Day Five
A life of nightmares
There would be these times when he would be depressed and continually shout with such fury at me, no one else; just me. I would obviously indicate how upset I was and he would come to my rescue; or so I hoped, and change. He would twist it with all his might, until it could not be twisted any more and make it my problem; not his.
For many years he continually tormented and tortured my soul, he would lock it away and when I was let out he wouldn't let me leave. I had the chance to leave so many times, but I couldn't bring myself to it. I guess in someway or another, I was craving the attention; craving the drama in my life; just so I had an excuse for what I did. And it worked, it always did. I could blame him and not feel anymore hurt from it. I never quite realised how lame it was of me to that all the time, but in the same, I felt better. It's better than doing what I used to.
There would always be the good days when we would be happy and life couldn't be better, but like everything, there would always be a bad day to follow. I always dreaded those. I wanted to run when I knew it was coming but I couldn't; he wouldn't let me. I would never have the chance. And now I do. He would constantly drive up and down our street; it was so peaceful and happy when he wasn't there. I feel as though I brought some disease to this euphoria of a neighbour hood. I want to tell everyone that I didn't mean to, he was really quite the guy when I met him, and mum and dad never want me to leave him. But now he is anything but a guy. He has become something more. Something so terrifying and monstrous that there is no suitable word for it. He is something so unlike what I remember him as when we first met, when we first fell in love. Now it's anything but.
It's like he had turned into this monster, this thing that had no feelings or emotions apart from anger and hatred. He'd hit me whenever I had been out with my friends, or when I wasn't home when he rang. It was horrific, and yet; I couldn't leave.
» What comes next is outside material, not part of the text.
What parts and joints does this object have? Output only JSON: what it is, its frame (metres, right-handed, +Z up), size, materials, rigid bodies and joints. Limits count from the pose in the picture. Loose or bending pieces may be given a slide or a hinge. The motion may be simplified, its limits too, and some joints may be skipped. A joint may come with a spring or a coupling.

He knew always where to find me, how to get to me. He was the only one that knew my secrets. If he told my family; life would become much more like my nightmares. My family began to love him like he was their own son. How could anyone love such a beast? Of course, he never let them see that side of them, it was only me. Not even my friends knew how these bruises and scars would appear on my delicate flesh. "It was him", I wanted to shout out to them, tell them how I got them, ask for help. But if I did; who knows if he would have brought my end sooner than what I wanted.
Though, I admit; it did feel like my end had come; like my life had finally come to a stop. I guess now, when I look back on the life I had before Petesburg, I'm happy I'm here; I've finally escaped it all.
I stop reflecting the life I said goodbye to and look up into those cold eyes. Though this time, I feel stronger when I look, I feel like I can get the better of him this time, there's nothing that can stop me; not even him, and he knew that. I saw his eyes slowly begin to widen in fear. I was finally going to win, he was going to be gone from my life; forever.